Isaiah good luck with the move to your new home and your poor tail bone. So so sore. Once, while under the influence at a party, a gang of use thought it would be SO funny to have races down a staircase on our bums....NOT so funny for the next 4 weeks when I could hardly walk and getting up off my office chair brought tears to my eyes. Had damaged my coccyx bone. Actually I really think that should have rang alarm bells for me and my drinking habits at the time but it didnt...not the right time I guess...well I am here now and that is all that matters.

2011 is going well and I am feeling good. My operation transformation has started and I am, as promised exercising more. Not sure I am ready for Tom's fitness posts but it is a start. I had a great weekend. Out for dinner with the hubby on Saturday night (we decided to make the effort and it was nice) and went dancing in a late night club....out to the car, sober and home safely to bed. He actually said he thought I was a better dancer sober....now where to go with that!!

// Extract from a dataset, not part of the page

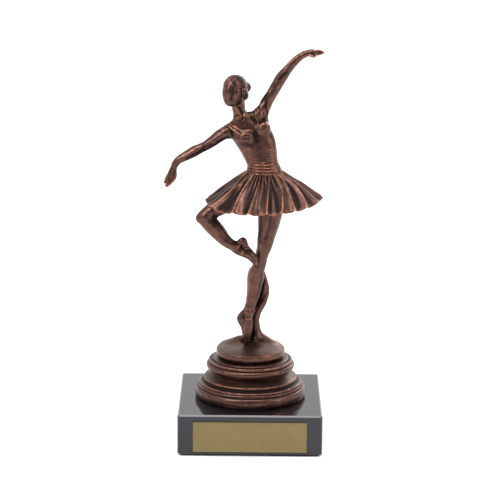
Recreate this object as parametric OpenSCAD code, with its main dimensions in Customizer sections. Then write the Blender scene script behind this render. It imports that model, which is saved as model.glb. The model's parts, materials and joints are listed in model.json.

I am still enjoying the total freedom that sobriety gives me. My eldest daughter is heading to London with her school for the weekend and must be in the airport for 4.15 am Friday morning..Thank God I am not drinking!!! Anyway, hot on the heels of some of my other classmates I reached 100 days today and I am so proud but I will never be complacent!!! I know it's what's ahead that counts but I love the surprise when I use that calculator and see the time pass. Funny how my friends, family and colleagues now know how serious I am about remaining sober. First thing one of my colleagues asked me in the office after Christmas was if I was still off the drink!! She seem less surprised and a little disappointed when I announced that I had a fantastic sober Christmas. I think its and Irish thing...they think your joining some strange cult if you mention your no longer able to drink alcohol lol lol.

Anyway I bid you all good night....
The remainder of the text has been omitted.